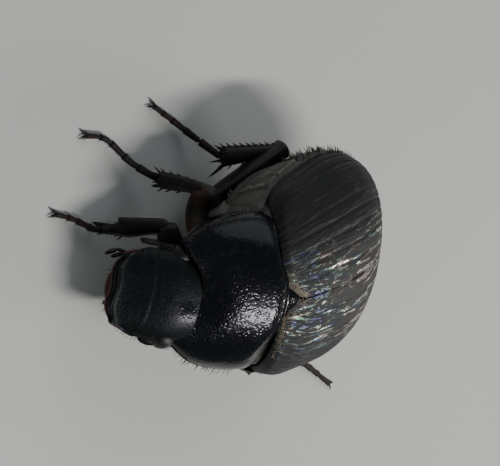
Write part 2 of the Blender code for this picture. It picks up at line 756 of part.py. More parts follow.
def build():
    start_empty()
    made = {}
    keys = list(LEGS)
    fore_keys = [key for key in keys if key.startswith("fore")]
    rear_keys = [key for key in keys if not key.startswith("fore")]

    # Head with its lip, the ridges before the eyes and sockets for the eyes
    head = head_piece("head")
    extras = [ball("labrum", LABRUM_PLACE, LABRUM_SIZE, 6, 12, from_head)]
    extras.append(ball("mentum", MENTUM_PLACE, MENTUM_SIZE, 6, 12, from_head))
    for sign in (-1, 1):
        place = (CANTHUS_PLACE[0] * sign, CANTHUS_PLACE[1], CANTHUS_PLACE[2])
        extras.append(ball("canthus", place, CANTHUS_SIZE, 6, 12, from_head))
    combine(head, extras, "UNION")
    made["head"] = combine(head, eye_hollows(), "DIFFERENCE")
    for side, sign in (("left", 1), ("right", -1)):
        place = (EYE_PLACE[0] * sign, EYE_PLACE[1], EYE_PLACE[2])
        made["eye_" + side] = ball("eye_" + side, place, EYE_SIZE, frame=from_head)

    # Pronotum with the first pair of coxae and the hollow that holds the head
    pronotum = pronotum_piece("pronotum")
    combine(pronotum, [coxa(key) for key in fore_keys], "UNION")
    made["pronotum"] = combine(pronotum, [head_piece("hollow", GAP)] + eye_hollows(), "DIFFERENCE", "MANIFOLD")

    # Thorax, abdomen and the plate at the tail
    thorax = core_piece("thorax", THORAX_SPAN, 10)
    combine(thorax, [coxa(key) for key in rear_keys], "UNION")
    made["thorax"] = combine(thorax, [pronotum_piece("hollow", GAP)], "DIFFERENCE", "MANIFOLD")
    made["abdomen"] = core_piece("abdomen", ABDOMEN_SPAN, 0, rings=BELLY_RINGS)
    made["pygidium"] = core_piece("pygidium", PYGIDIUM_SPAN, 5)

    # Wing cases and scutellum
    for side, sign in (("left", 1), ("right", -1)):
        case = wing_case("elytron_" + side, sign)
        made["elytron_" + side] = combine(case, [pronotum_piece("hollow", GAP)], "DIFFERENCE", "MANIFOLD")
    shield = scutellum_piece()
    made["scutellum"] = combine(shield, [pronotum_piece("hollow", GAP)], "DIFFERENCE", "MANIFOLD")

    # Legs, each cut back so that it meets what it grows from face to face
    for key in keys:
        thigh = femur(key)
        combine(thigh, [coxa(key, GAP), pronotum_piece("hollow", GAP)], "DIFFERENCE")
        shin = tibia(key)
        combine(shin, tibia_spines(key), "UNION")
        combine(shin, [femur(key, GAP)], "DIFFERENCE")
        if key in rear_keys:
            for piece in (thigh, shin):
                combine(piece, [core_piece("hollow", (THORAX_SPAN[0], ABDOMEN_SPAN[1]), 16, GAP)], "DIFFERENCE")
        made["femur_" + key] = thigh
        made["tibia_" + key] = shin
        foot = tarsus(key)
        combine(foot, [tibia(key, GAP)], "DIFFERENCE")
        flatten_foot(foot)
        made["tarsus_" + key] = foot

    # Feelers and mouth feelers
    for side in ("right", "left"):
        horn = feeler("antenna_" + side, ANTENNA[side], ANTENNA_WIDTHS)
        made["antenna_" + side] = combine(horn, [head_piece("hollow", GAP)], "DIFFERENCE")
        palp = feeler("palp_" + side, PALP[side], PALP_WIDTHS)
        made["palp_" + side] = combine(palp, [head_piece("hollow", GAP)], "DIFFERENCE")

    looks = {"femur": "leg", "tibia": "leg", "tarsus": "leg", "antenna": "feeler", "palp": "feeler",
             "eye": "eye", "thorax": "under", "abdomen": "under", "pygidium": "under",
             "elytron": "shell", "scutellum": "shell", "head": "black", "pronotum": "black"}
    for name, item in made.items():
        item.name = name
        item.data.name = name
        item.data.transform(Matrix.Translation(Vector((SHIFT_X * MM, SHIFT_Y * MM, 0.0))))
        look = looks[name.split("_")[0]]
        material(item, name, COLOURS[look], 0.45)
        shade(item)
    return made


build()
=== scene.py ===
# %% [markdown]
# A small black scarab beetle, about eight millimetres long, as a museum model at life size.
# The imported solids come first, as a fixed frame that says where every part is. The fine pieces
# are then made on top of them, in the same place and in metres. The box of the solids is kept.

# %% Load the frame
import math

import bpy
import numpy as np
from mathutils import Matrix, Vector


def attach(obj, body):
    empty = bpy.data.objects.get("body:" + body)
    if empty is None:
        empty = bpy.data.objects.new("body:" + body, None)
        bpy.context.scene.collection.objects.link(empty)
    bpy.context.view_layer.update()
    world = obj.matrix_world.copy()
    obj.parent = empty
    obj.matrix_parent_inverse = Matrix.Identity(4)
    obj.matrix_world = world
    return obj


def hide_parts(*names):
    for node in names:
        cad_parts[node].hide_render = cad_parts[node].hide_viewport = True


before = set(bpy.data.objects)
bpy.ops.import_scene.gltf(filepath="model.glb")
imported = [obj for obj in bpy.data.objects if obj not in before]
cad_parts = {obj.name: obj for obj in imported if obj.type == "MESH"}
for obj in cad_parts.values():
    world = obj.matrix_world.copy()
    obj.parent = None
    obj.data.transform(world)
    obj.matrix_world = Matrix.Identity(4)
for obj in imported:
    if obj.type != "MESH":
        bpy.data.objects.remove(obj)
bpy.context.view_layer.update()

MM = 0.001
BODY = "root"
print("solids loaded:", len(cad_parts))

# %% [markdown]
# The photograph looks down on the beetle from its front and right, and the picture is turned
# so that the floor's up runs to the right. The camera's three directions are written as the
# columns of its rotation. A long lens from about a hand's width away keeps the shape natural.

# %% Camera
CAMERA_RIGHT = Vector((0.043, 0.603, 0.7966)).normalized()
CAMERA_UP = Vector((-0.9583, 0.2504, -0.1378)).normalized()
CAMERA_BACK = CAMERA_RIGHT.cross(CAMERA_UP).normalized()
CAMERA_UP = CAMERA_BACK.cross(CAMERA_RIGHT).normalized()
AIM = Vector((-1.0136, -0.1461, 1.7352)) * MM
CAMERA_DISTANCE = 96.278 * MM
LENS = 344.55


def nothing_selected():
    if bpy.context.object and bpy.context.object.mode != "OBJECT":
        bpy.ops.object.mode_set(mode="OBJECT")
    bpy.ops.object.select_all(action="DESELECT")


def only(piece):
    """Select one piece and make it the active one."""
    nothing_selected()
    piece.select_set(True)
    bpy.context.view_layer.objects.active = piece
    return piece


def edit_all():
    """Go into edit mode with the whole mesh selected."""
    bpy.ops.object.mode_set(mode="EDIT")
    bpy.ops.mesh.select_all(action="SELECT")


def leave_smooth():
    """Turn all faces outwards, leave edit mode and shade the piece smooth."""
    bpy.ops.mesh.normals_make_consistent(inside=False)
    bpy.ops.object.mode_set(mode="OBJECT")
    bpy.ops.object.shade_smooth()


nothing_selected()
bpy.ops.object.camera_add()
camera = bpy.context.object
camera.name = "camera"
turned = Matrix((CAMERA_RIGHT, CAMERA_UP, CAMERA_BACK)).transposed()
camera.matrix_world = Matrix.Translation(AIM + CAMERA_BACK * CAMERA_DISTANCE) @ turned.to_4x4()
camera.data.lens = LENS
camera.data.sensor_width = 36
camera.data.clip_start = 0.001
camera.data.clip_end = 2
bpy.context.scene.camera = camera
print("camera stands", round(camera.location.length / MM), "mm from the model")

# %% [markdown]
# Materials are built from nodes. A few helpers keep them short: one adds a node and sets its
# sockets by name, another makes a new material with its shader ready. All patterns read the
# piece's own coordinates in metres, so a scale of 10,000 means spots a tenth of a millimetre wide.

# %% Helpers for materials
STREAK_WAVER = 0.45


def new_finish(name):
    finish = bpy.data.materials.new(name)
    finish.use_nodes = True
    tree = finish.node_tree
    shader = tree.nodes["Principled BSDF"]
    return finish, tree, shader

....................

In the listing above, find the line with "SHIFT_Y * MM, 0.0))))" and the line with "for node in". Output those two lines and every line between them, exactly as written.

> [Completed task]
        item.data.transform(Matrix.Translation(Vector((SHIFT_X * MM, SHIFT_Y * MM, 0.0))))
        look = looks[name.split("_")[0]]
        material(item, name, COLOURS[look], 0.45)
        shade(item)
    return made


build()
=== scene.py ===
# %% [markdown]
# A small black scarab beetle, about eight millimetres long, as a museum model at life size.
# The imported solids come first, as a fixed frame that says where every part is. The fine pieces
# are then made on top of them, in the same place and in metres. The box of the solids is kept.

# %% Load the frame
import math

import bpy
import numpy as np
from mathutils import Matrix, Vector


def attach(obj, body):
    empty = bpy.data.objects.get("body:" + body)
    if empty is None:
        empty = bpy.data.objects.new("body:" + body, None)
        bpy.context.scene.collection.objects.link(empty)
    bpy.context.view_layer.update()
    world = obj.matrix_world.copy()
    obj.parent = empty
    obj.matrix_parent_inverse = Matrix.Identity(4)
    obj.matrix_world = world
    return obj


def hide_parts(*names):
    for node in names:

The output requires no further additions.